Tuesday, June 2, 2015

Introducing yet another Continuous Automation Design

At work, they have server blades, terabytes of disks, multiple backups and failure plans, big architectures with continuous integration servers.

At home, I have a small ARM server (a Cubieboard II) running 24/7; and a family PC that usually runs only during the day.

Despite of the smallness of my home computing resources, I would like to work on my personal projects with a proper continuous automation system.

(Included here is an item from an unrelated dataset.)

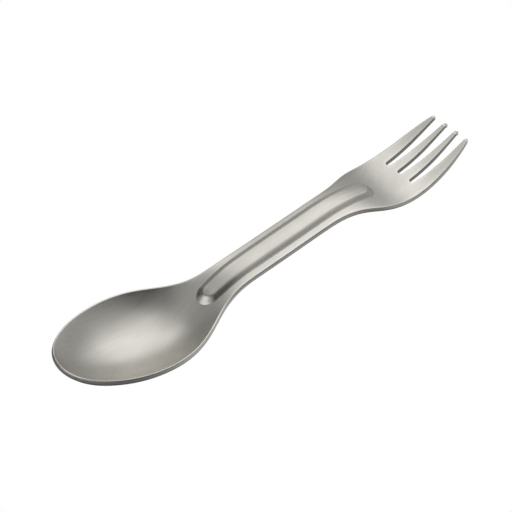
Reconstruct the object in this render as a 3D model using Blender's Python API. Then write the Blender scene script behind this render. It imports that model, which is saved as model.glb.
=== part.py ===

I have the following requirements:
  1. I want the system running at home, no SaaSS. Exit Travis and co.
  2. The system must be hosted on the server (ARM), and use as little resources as possible. Exit Jenkins, Teamcity, and others.
  3. I also want something a bit more sophisticated than a bunch of shell scripts glued together with a cron table.
  4. I want something distributed to make use of all my machines
  5. I want to code!

My solution: yaCAD.
  • Written in C, object-ish. Using 0mq, sqlite, JSON.
  • The server ("core") is as small as possible: scheduling and task distribution.
  • The slaves ("runners") will perform the actual task.
  • I also want a GUI (CGI?) for administration.

Only the "core" server is already coded. I still have to hack the "runner" slaves, and the GUI.

That's my pet project of the moment. Written in GPLv3, I'd be glad to accept any form of contribution.